I understand adding prices per serving and in the list of ingredients adds more work, but budgetbytes.com does it well, as do a few other websites. I appreciate your concern with nutrition vs. food as entertainment or art, which is important to those of us without the luxury of entertainment or art.
Wow: These cookies are so good! I don’t remember ever liking an oatmeal cookie as much as this one, vegan or non-. Thanks for putting so much effort into the recipe—it really shows!
I’m so glad, Lucy! Enjoy.
Love oatmeal, but not raisins. Do you think this recipe would be good with choc. chips and walnuts instead of raisins?
I absolutely do! Let me know how it goes 🙂
They came out good, my fam enjoyed! It was a little hard to scoop and hold together after chilling overnight. Maybe I should have let it warm back up a bit. But they were tasty, thank you for the recipe.

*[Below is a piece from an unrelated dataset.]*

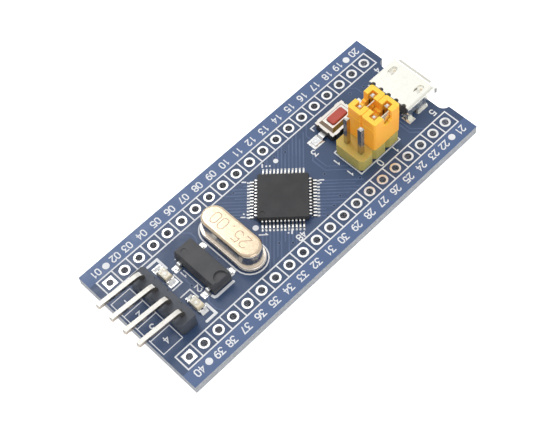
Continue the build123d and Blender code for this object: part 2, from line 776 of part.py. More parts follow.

So glad that you enjoyed them!
You always have such good timing! I’ve been working on my cookie skills – which are not easy! Oatmeal is among my favorites but I have yet to find the recipe that has the best ratio of flour to oats and just the right amount of raising. All of which make a huge difference. I think I’ll be giving these a go
tomorrow – if I can wait that long!
Totally agree. That’s why I was playing around so much with leavening agents, etc. I hope this one works out well for you!